Rising copper stockpiles in exchange-approved warehouses in South Korea are the result of shipments from China as the State Reserve Bureau, the stockpiling agency, meets its commitments, Cai Luoyi, head of research at China International Futures (Shanghai) Co., said today.
Auction Flops
Inventories in Busan, South Korea, have more than doubled since the start of October to a record 24,350 tons, the London Metal Exchange said yesterday. The bureau may ship 20,000 tons to Busan and 10,000 tons to warehouses in Singapore, Gu Yuan, a trader at Shenzhen Star Futures Co., said yesterday.
China's government stockpiling agency failed to sell almost half the 20,000 tons of copper it was offering at auction today in Beijing because falling futures prices made it cheaper to buy the metal on the Shanghai Futures Exchange, said Huang Xiaotian, general manager at Golden Dragon Precise Copper Tube Inc.

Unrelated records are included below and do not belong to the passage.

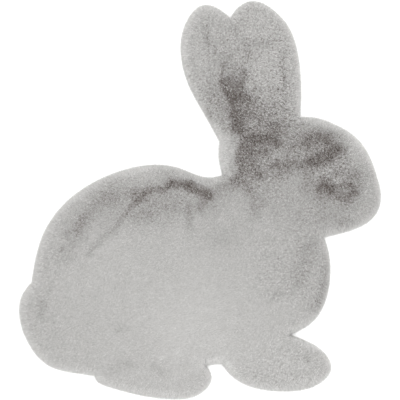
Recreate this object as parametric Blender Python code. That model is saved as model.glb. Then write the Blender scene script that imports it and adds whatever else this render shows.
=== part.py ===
"""A children's rug cut to the outline of a sitting rabbit, with a short, dense plush pile.

It is one piece of pile cloth, lying flat and face up. The solid reaches as far as the pile tips do: a level
underside, a rim that bulges where the pile splays over the cut edge, and a softly uneven top with the shallow
troughs that a hand leaves when it brushes the pile.

Metres, +Z up, ears towards +Y and nose towards +X. The origin is under the middle of the rug, on the floor.
"""

import math
from collections import namedtuple

import bmesh
import bpy
import numpy as np
from mathutils import Vector, noise
from mathutils.geometry import delaunay_2d_cdt

MM = 0.001

# Driving sizes
RUG_LENGTH = 0.900  # from the ear tips to the soles, along Y
PILE_TOP = 0.020  # pile tips above the floor, away from the rim
RIM_HEIGHT = 0.006  # the pile reaches furthest out at this height
RIM_RUN = 0.018  # how far in from the outline the pile stands full height
UNDERCUT = 0.004  # the cut edge of the backing lies this far in from the outline
LUMP_SIZE = 0.085  # from one soft lump to the next
LUMP_HEIGHT = 0.0014

# How finely the solid is faceted
OUTLINE_STEP = 0.009
TOP_STEP = 0.018
RIM_INSETS = (0.0012, 0.0045, 0.0095, 0.017)  # rings of points, this far in from the outline

# Rings below the widest line, down to the floor
RimRing = namedtuple("RimRing", "inset height")
UNDERSIDE_RINGS = (
    RimRing(0.3 * UNDERCUT, 0.35 * RIM_HEIGHT),
    RimRing(UNDERCUT, 0),
)

# The outline, clockwise from the notch between the ears, in millimetres from the middle of the rug. Each lobe
# is a smooth curve through its points, from its start to the start of the next lobe.
Lobe = namedtuple("Lobe", "name start through")
OUTLINE = (
    Lobe("far ear", (68, 411), ((91, 440), (121, 450), (160, 433), (199, 392), (222, 322), (228, 258))),
    Lobe(
        "head",
        (226, 188),
        ((261, 186), (304, 171), (344, 148), (376, 111), (399, 54), (408, 2), (397, -32), (348, -66)),
    ),
    Lobe("chest", (280, -84), ((290, -117), (294, -162), (284, -225), (256, -273))),
    Lobe(
        "fore paw",
        (205, -304),
        ((246, -321), (283, -348), (296, -379), (270, -414), (198, -432), (119, -423), (74, -400)),
    ),
    Lobe("belly", (48, -371), ((31, -371),)),
    Lobe(
        "hind foot",
        (14, -374),
        ((26, -401), (2, -436), (-63, -450), (-149, -438), (-216, -419), (-232, -411)),
    ),
    Lobe("tail", (-240, -397), ((-280, -391), (-344, -373), (-389, -322), (-409, -250), (-403, -216))),
    Lobe(
        "back",
        (-381, -186),
        ((-374, -142), (-353, -73), (-312, -13), (-234, 44), (-164, 71), (-110, 80), (-46, 72), (22, 51)),
    ),
    Lobe("nape", (50, 56), ((41, 100),)),
    Lobe("near ear", (43, 132), ((3, 204), (-25, 256), (-44, 330), (-39, 383), (10, 441), (52, 425))),
)

# Pile that was brushed the other way lies lower, in soft troughs. All in millimetres.
BrushMark = namedtuple("BrushMark", "name start end half_width depth")
BRUSH_MARKS = (
    BrushMark("ear root", (59, 283), (90, 186), 15, 2.0),
    BrushMark("nape", (86, 177), (99, 73), 18, 1.6),
    BrushMark("crown", (124, 136), (176, 154), 20, 1.8),
    BrushMark("brow", (232, 156), (302, 122), 15, 1.8),
    BrushMark("under brow", (307, 113), (192, 79), 13, 1.6),
    BrushMark("cheek", (271, 30), (339, 19), 14, 1.7),
    BrushMark("withers", (-63, 46), (18, 14), 9, 2.0),
    BrushMark("back crease", (-79, 37), (-163, -11), 8, 1.5),
    BrushMark("haunch", (-199, 23), (-312, -85), 24, 1.0),
    BrushMark("chest", (221, -103), (253, -225), 28, 0.8),
)

PLUSH_COLOUR = (0.515, 0.509, 0.497, 1)  # warm light grey, linear
PLUSH_ROUGHNESS = 0.95


def spline_through(points, step):
    """A natural cubic spline through the points, read about every step along it, without its last point."""
    points = np.array(points, float)
    count = len(points)
    chords = np.linalg.norm(np.diff(points, axis=0), axis=1)
    knots = np.concatenate([[0], np.cumsum(chords)])
    system = np.eye(count)
    change = np.zeros_like(points)
    for i in range(1, count - 1):
        system[i, i - 1 : i + 2] = chords[i - 1], 2 * (chords[i - 1] + chords[i]), chords[i]
        slope_before = (points[i] - points[i - 1]) / chords[i - 1]
        slope_after = (points[i + 1] - points[i]) / chords[i]
        change[i] = 6 * (slope_after - slope_before)
    bend = np.linalg.solve(system, change)

    places = np.linspace(0, knots[-1], max(2, round(knots[-1] / step)) + 1)[:-1]
    span = np.searchsorted(knots, places, side="right") - 1
    chord = chords[span][:, None]
    past = places[:, None] - knots[span][:, None]
    left = chord - past
    start = points[span] / chord - bend[span] * chord / 6
    end = points[span + 1] / chord - bend[span + 1] * chord / 6
    return (bend[span] * left**3 + bend[span + 1] * past**3) / (6 * chord) + start * left + end * past


def rabbit_outline():
    """The closed outline as points in metres, clockwise from above, about the middle of its box."""
    lobes = []
    for lobe, following in zip(OUTLINE, OUTLINE[1:] + OUTLINE[:1]):
        points = (lobe.start, *lobe.through, following.start)
        lobes.append(spline_through(np.array(points) * MM, OUTLINE_STEP))
    loop = np.concatenate(lobes)
    low, high = loop.min(axis=0), loop.max(axis=0)
    return (loop - (low + high) / 2) * RUG_LENGTH / (high - low)[1]


def moved_in(loop, inset):
    """The loop's points moved into the rug, square to the outline."""
    along = np.roll(loop, -1, axis=0) - np.roll(loop, 1, axis=0)
    along /= np.linalg.norm(along, axis=1)[:, None]
    inwards = np.stack([along[:, 1], -along[:, 0]], axis=1)
    return loop + inset * inwards


def distance_to_loop(points, loop):
    """How far each point is from the closed loop."""
    run = np.roll(loop, -1, axis=0) - loop
    offset = points[:, None] - loop
    share = np.clip((offset * run).sum(axis=2) / (run**2).sum(axis=1), 0, 1)
    return np.linalg.norm(offset - share[:, :, None] * run, axis=2).min(axis=1)


def inside_loop(points, loop):
    """Whether each point is inside the closed loop: a line to its right then crosses an odd number of edges."""
    x, y = points[:, None, 0], points[:, None, 1]
    start_x, start_y = loop.T
    end_x, end_y = np.roll(loop, -1, axis=0).T
    spans = (start_y > y) != (end_y > y)
    rise = np.where(end_y == start_y, 1, end_y - start_y)
    crossing_x = start_x + (y - start_y) / rise * (end_x - start_x)
    return (spans & (x < crossing_x)).sum(axis=1) % 2 == 1


def ring_points(loop, inset):
    """Points that far in from the outline, fewer where a tight bend would crowd them."""
    ring = moved_in(loop, inset)
    ring = ring[distance_to_loop(ring, loop) > 0.97 * inset]
    spread = [ring[0]]
    for point in ring[1:]:
        if np.linalg.norm(point - spread[-1]) > 0.45 * OUTLINE_STEP:
            spread.append(point)
    return spread


def middle_points(loop):
    """A staggered grid of points over the rug, inside its innermost ring."""
    low, high = loop.min(axis=0), loop.max(axis=0)
    rows = np.arange(low[1], high[1], TOP_STEP * math.sqrt(3) / 2)
    grid = []
    for row, y in enumerate(rows):
        stagger = TOP_STEP / 2 * (row % 2)
        grid.extend((x, y) for x in np.arange(low[0] + stagger, high[0], TOP_STEP))
    grid = np.array(grid)
    clear_of_ring = distance_to_loop(grid, loop) > RIM_INSETS[-1] + TOP_STEP / 2
    return grid[inside_loop(grid, loop) & clear_of_ring]


def trough_depth(x, y):
    """How far the brushed pile lies below the rest at a place."""
    place = Vector((x, y))
    depth = 0
    for mark in BRUSH_MARKS:
        start, end = Vector(mark.start) * MM, Vector(mark.end) * MM
        run = end - start
        share = min(max((place - start).dot(run) / run.length_squared, 0), 1)
        away = (place - start - share * run).length / (mark.half_width * MM)
        depth = max(depth, mark.depth * MM * math.exp(-(away**2)))
    return depth


def pile_height(x, y, inset):
    """Height of the pile tips at a place that far in from the outline."""
    share = min(inset / RIM_RUN, 1)
    crown = (PILE_TOP - RIM_HEIGHT) * math.sqrt(1 - (1 - share) ** 2)
    lump = LUMP_HEIGHT * noise.noise(Vector((x, y, 0)) / LUMP_SIZE)
    return RIM_HEIGHT + crown + share * (lump - trough_depth(x, y))


def pile_rug_mesh():
    """The rug as one closed mesh: the top, the bulging rim and the level underside."""
    loop = rabbit_outline()
    count = len(loop)
    rings = [point for inset in RIM_INSETS for point in ring_points(loop, inset)]
    plan = [Vector(point) for point in (*loop, *rings, *middle_points(loop))]
    loop_edges = [(i, (i + 1) % count) for i in range(count)]
    inside_triangles, merge_distance = 1, 1e-7
    placed, _, triangles, *_ = delaunay_2d_cdt(
        plan, loop_edges, [list(range(count))], inside_triangles, merge_distance
    )

    bm = bmesh.new()
    insets = distance_to_loop(np.array(placed), loop)
    top = [bm.verts.new((x, y, pile_height(x, y, inset))) for (x, y), inset in zip(placed, insets)]
    for corners in triangles:
        bm.faces.new([top[i] for i in corners])
    upper = top[:count]
    for ring in UNDERSIDE_RINGS:
        lower = [bm.verts.new((x, y, ring.height)) for x, y in moved_in(loop, ring.inset)]
        for i, j in loop_edges:
            bm.faces.new((upper[i], upper[j], lower[j], lower[i]))
        upper = lower
    bm.faces.new(upper)
    bmesh.ops.recalc_face_normals(bm, faces=bm.faces)
    bmesh.ops.triangulate(bm, faces=bm.faces)

    mesh = bpy.data.meshes.new("pile_rug")
    bm.to_mesh(mesh)
    bm.free()
    mesh.shade_smooth()
    mesh.set_sharp_from_angle(angle=math.radians(60))
    return mesh


def plush_material():
    """Short plush pile: matt and light grey."""
    material = bpy.data.materials.new("plush pile")
    material.use_nodes = True
    shader = material.node_tree.nodes["Principled BSDF"]
    shader.inputs["Base Color"].default_value = PLUSH_COLOUR
    shader.inputs["Roughness"].default_value = PLUSH_ROUGHNESS
    shader.inputs["Metallic"].default_value = 0
    return material


def main():
    for old in list(bpy.data.objects):
        bpy.data.objects.remove(old)
    rug = bpy.data.objects.new("pile_rug", pile_rug_mesh())
    rug.data.materials.append(plush_material())
    bpy.context.collection.objects.link(rug)


main()
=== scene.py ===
"""A rabbit-shaped plush rug for a child's room: its pile, tuft by tuft, over the closed pile and backing.

Laid out as a Blender add-on and run as a script. Metres, +Z up, ears towards +Y and nose towards +X. Brush
marks and other places on the rug are in millimetres from its middle.
"""

import math
from collections import namedtuple

import bmesh
import bpy
import numpy as np
from bpy.props import FloatProperty, FloatVectorProperty, PointerProperty
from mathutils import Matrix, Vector, kdtree, noise
from mathutils.bvhtree import BVHTree


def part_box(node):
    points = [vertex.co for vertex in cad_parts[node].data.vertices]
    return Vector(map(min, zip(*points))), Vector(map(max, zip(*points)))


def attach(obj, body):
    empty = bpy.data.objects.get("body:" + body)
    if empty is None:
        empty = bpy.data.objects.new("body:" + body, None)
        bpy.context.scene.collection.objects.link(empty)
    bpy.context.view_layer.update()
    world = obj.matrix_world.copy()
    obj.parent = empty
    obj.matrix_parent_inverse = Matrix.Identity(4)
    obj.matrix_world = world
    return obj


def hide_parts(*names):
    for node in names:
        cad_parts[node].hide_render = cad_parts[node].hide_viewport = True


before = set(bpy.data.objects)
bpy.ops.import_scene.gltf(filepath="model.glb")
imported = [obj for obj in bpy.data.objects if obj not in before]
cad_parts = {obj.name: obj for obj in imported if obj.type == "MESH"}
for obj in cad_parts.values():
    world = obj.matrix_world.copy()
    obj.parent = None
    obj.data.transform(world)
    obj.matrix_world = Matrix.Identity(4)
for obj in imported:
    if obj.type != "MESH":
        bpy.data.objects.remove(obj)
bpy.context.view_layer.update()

bl_info = {
    "name": "Rabbit Plush Rug",
    "version": (1, 0, 0),
    "blender": (4, 5, 0),
    "location": "3D Viewport > Sidebar > Rug",
    "description": "Dresses a rabbit-shaped rug with plush pile and lights it from above",
    "category": "Add Mesh",
}

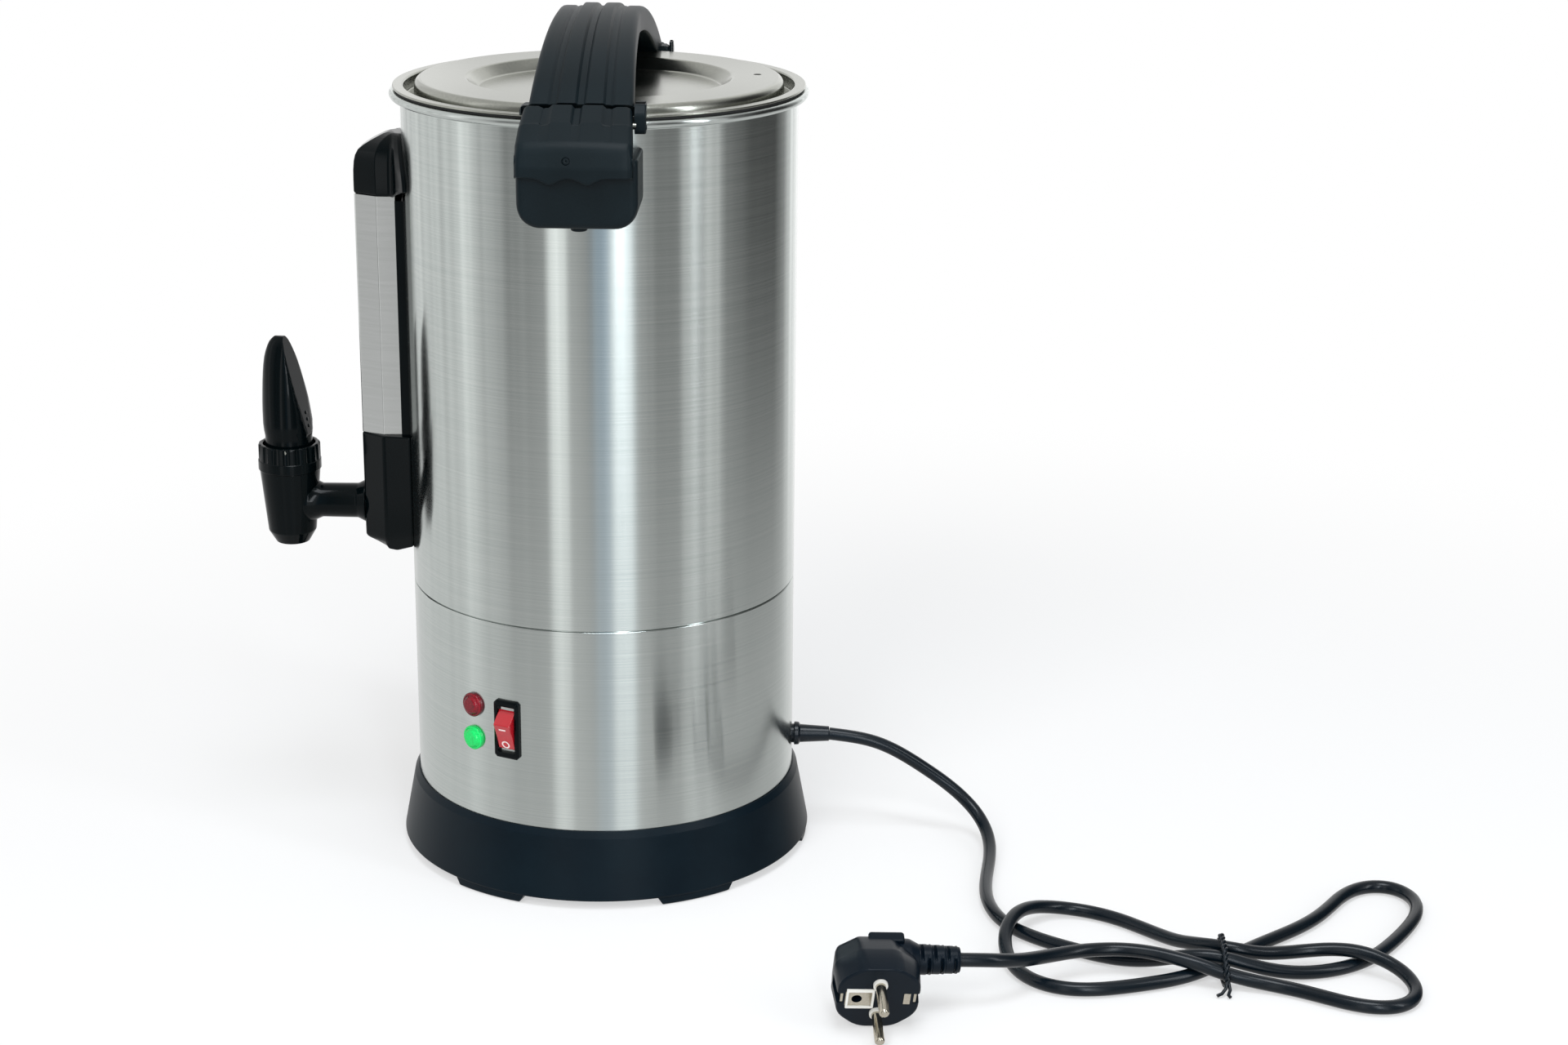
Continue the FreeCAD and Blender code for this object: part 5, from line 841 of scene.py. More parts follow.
def makeLatch(name, azimuth):
    l = latch
    groove, wide = l["grooveOut"] / l["frontHalf"], handle["grooveWidth"] / l["frontHalf"]
    shares = {0.0, 1.0, 0.995, 0.975, 0.945, 0.9, 0.8, 0.72, groove, 0.27, 0.34, 0.2, 0.62}
    for middle in (0, groove):
        shares |= {middle + s * wide for s in (-0.66, -0.55, -0.42, -0.3, 0.3, 0.42, 0.55, 0.66)}
    half = sorted({round(s, 4) for s in shares if 0 <= s <= 1})
    full = [-s for s in reversed(half) if s] + half
    body = skin([[(x, y * latchWidth(x), z) for x, z in latchSlice(y)] for y in full])
    room = rounded(l["hollow"], 5)
    dimple = lathe([(0, -4), (1.9, -4), (1.9, 1.1, 0.4), (2.5, 2.2), (0, 2.2)], 32)
    stem = lathe([(0, -3), (1.85, -3), (1.85, 0.1, 0.4), (0, 0.3, 2)], 32)
    spot = Matrix.Translation(l["screw"]) @ Matrix.Rotation(math.radians(l["screwTilt"]), 4, "Y")
    for piece, rise in ((dimple, 1.4), (stem, -0.6)):
        piece.transform(spot @ Matrix.Translation((0, 0, rise)))
    body = joinedUp(carved(body, slices([-l["hollowHalf"], l["hollowHalf"]], lambda y: room), dimple), stem)
    finishPiece(name, aimed(moved(body, 0, l["shift"], 0), azimuth), "phenolicMatt", name, name, crease=38)


# Side grips under the latches

grip = {"front": 130, "half": 28.5, "low": 356.4, "top": 389.3, "corner": 11, "edge": 3.3, "topEdge": 1.6,
        "bossReach": 119}


def gripSlice(y):
    g = grip
    into = abs(y) - g["half"]
    wall = wallAt(y)
    low = g["low"] + rollOff(g["corner"], into + g["corner"])
    front = g["front"] - rollOff(g["edge"], into + g["edge"])
    top = g["top"] - rollOff(g["topEdge"], into + g["topEdge"])
    return rounded([(wall, low, 0.2), (front, low, g["edge"]), (front, top, g["edge"]), (wall, top, 0.2)], 6)


def makeGrip(side, azimuth):
    away = [grip["half"] - e for e in (0.0, 0.15, 0.5, 1.1, 1.8, 2.8, 4.2, 6.0, 8.0, 10.0)] + [12, 6, 0]
    body = slices(sorted({-y for y in away} | set(away)), gripSlice)
    boss = moved(lathe([(0, -2.6), (4, -2.6, 1), (4, 3), (0, 3)], 32), grip["bossReach"], 0, grip["low"])
    finishPiece("sideGrip_" + side, aimed(joinedUp(body, boss), azimuth), "phenolicMatt", "bracket_" + side,
                crease=38)


print("Lid, handle, latches and side grips")
makeLid()
makeHandle()
sides = {"right": 90, "left": 270}
for side, azimuth in sides.items():
    makeLatch("latch_" + side, azimuth)
for side, azimuth in sides.items():
    makeGrip(side, azimuth)


# Sight gauge: polished cover with a slot, black cap above and shield below

gauge = {
    "front": 124.8, "frontHalf": 8.2, "corner": 112.5, "cornerHalf": 15, "back": 103, "backHalf": 15.3,
    "low": 222.8, "top": 347.8, "sheet": 1.2, "slotHalf": 3.5, "slotEnd": 10,
    "capRise": 5, "shieldLow": 158, "shieldHalf": 20, "shieldRise": 4,
}


def makeGaugeCover():
    g = gauge
    outer = rounded(mirrored([(g["back"], g["backHalf"]), (g["corner"], g["cornerHalf"], 1.2),
                              (g["front"], g["frontHalf"], 1.6)]), 4)
    inner = rounded(mirrored([(g["back"] - 4, g["backHalf"] - g["sheet"]),
                              (g["corner"] - 0.6, g["cornerHalf"] - 1.3, 1),
                              (g["front"] - g["sheet"], g["frontHalf"] - 0.7, 1)]), 4)
    outside = levels([g["low"], g["low"] + 60, g["top"]], lambda z: outer)
    inside = levels([g["low"] - 5, g["top"] + 5], lambda z: inner)
    half = g["slotHalf"]
    slot = levels([g["low"] + g["slotEnd"], g["top"] - g["slotEnd"]],
                  lambda z: [(118, -half), (130, -half), (130, half), (118, half)])
    finishPiece("gaugeCover", aimed(carved(outside, inside, slot), 0), "polishedStainless", "gauge_cover",
                crease=24)


capSections = [
    # height, reach and half width of the front, the same of the corner, half width of the side, of the flange
    (347.85, 123.9, 7.4, 112.0, 14.6, 15.4, 30.6), (348.3, 124.6, 7.9, 112.3, 15.1, 16.0, 32.2),
    (349.3, 124.9, 8.2, 112.5, 15.4, 16.3, 33.0), (355.0, 124.9, 8.3, 112.5, 15.5, 16.3, 32.3),
    (360.0, 124.8, 8.3, 112.6, 15.4, 16.2, 30.6), (364.5, 124.4, 8.0, 112.6, 15.1, 16.0, 28.0),
    (367.5, 123.7, 7.6, 112.4, 14.6, 15.6, 25.6), (370.2, 122.3, 7.1, 112.0, 13.9, 15.0, 23.0),
    (372.6, 119.4, 6.4, 111.2, 12.9, 14.1, 20.4), (374.8, 115.8, 5.6, 109.9, 11.6, 12.8, 17.8),
    (376.6, 112.4, 4.8, 108.2, 10.0, 11.2, 15.2), (378.0, 109.6, 4.0, 106.4, 8.2, 9.4, 12.6),
    (378.8, 107.2, 3.2, 104.6, 6.4, 7.4, 10.0), (379.0, 105.0, 2.4, 103.0, 4.8, 5.6, 7.6),
]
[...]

The bureau will offer another 20,000 tons at auction on Nov. 30 as part of its efforts to damp domestic prices.
``They are trying to hose down the market,'' said Gavin Wendt, an analyst in Sydney at Fat Prophets Fund Management, in a telephone interview today.
Sempra Metals Ltd. executives were going to Beijing to discuss the short positions with the bureau, the China Business newspaper reported Nov. 21, without citing anyone. Tom McKeever, chairman of Sempra Metals, declined to comment when contacted by Bloomberg in London. Sempra is among foreign companies trading metals with clients in China.
Other metals on the LME also dropped. Aluminum fell $13, or 0.6 percent, to $2,026 a ton. Nickel was down $100 to $12,475, zinc dropped $33 to $1,602, lead fell $19 to $960 and tin was $50 lower at $6,000.